Может ли линия состоять из движения? Точек в линии много только при делении линии, т.е. на пути, на котором линия неизбежно ускользнет, превратившись в движение. В существенном смысле точка, как цитировалось у Николая Кузанского, одна. Если точка одна, тогда то, что находится в промежутке между точкой и той же самой точкой, — движение, история.

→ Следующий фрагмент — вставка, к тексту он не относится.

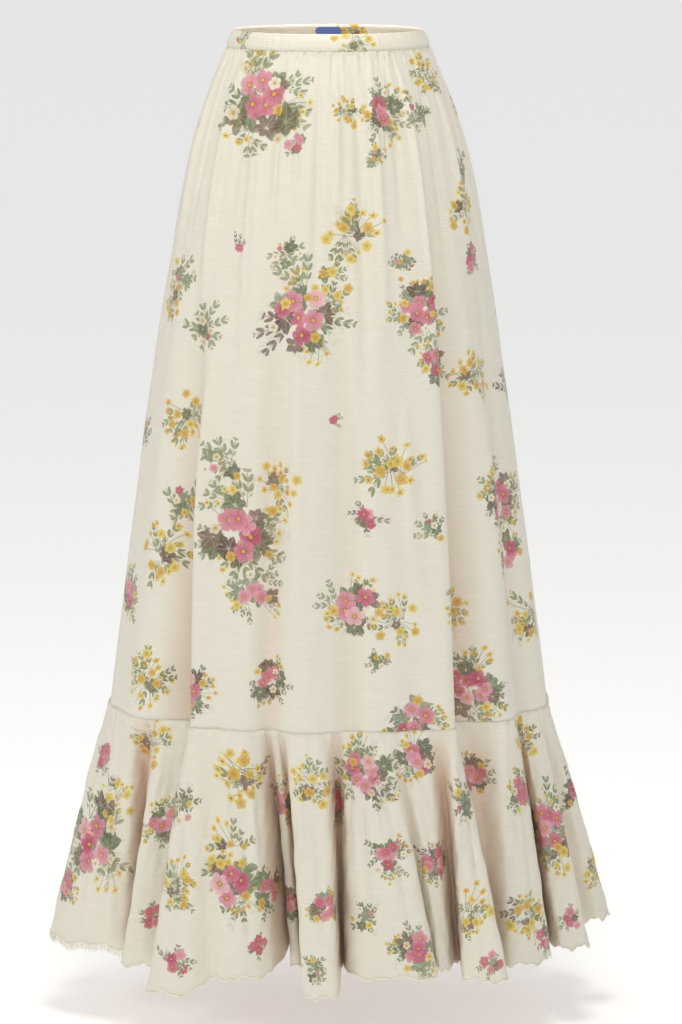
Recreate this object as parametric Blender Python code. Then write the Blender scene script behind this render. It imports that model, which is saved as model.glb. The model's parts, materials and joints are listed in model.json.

Аристотель, и не только он, уверенно говорит, что кроме трех пространственных измерений не может быть никаких других. В современности говорят о четвертом измерении, особенно в тех предельных случаях, когда изучают элементарные частицы, движущиеся близко к скорости света. С этого угла зрения античная трехмерность будет принадлежать к «классическому» типу пространства, которое отдельно от времени. Четырехмерное пространство современной физики и математики оставляет нетронутым обыденное представление, что будто бы три измерения развертываются в пространстве, совершенно лишенном времени. Когда — например в теории относительности — замечают, что с тремя измерениями и с временем, опять же в «предельных» случаях, т.е. при приближении к границе уловимости (например к скорости света), начинают происходить парадоксы, то вводят в формулы рядом с тремя параметрами, заранее ограниченными пространством, четвертый параметр время. Нет однако никакой обязательной необходимости сначала представлять себе три пространственных измерения чистыми от времени. В«классические» три измерения движение и с ним время были включены очень рано, когда линия была понята не объяснимой иначе как через движение. Время у Аристотеля это время движения или просто движение.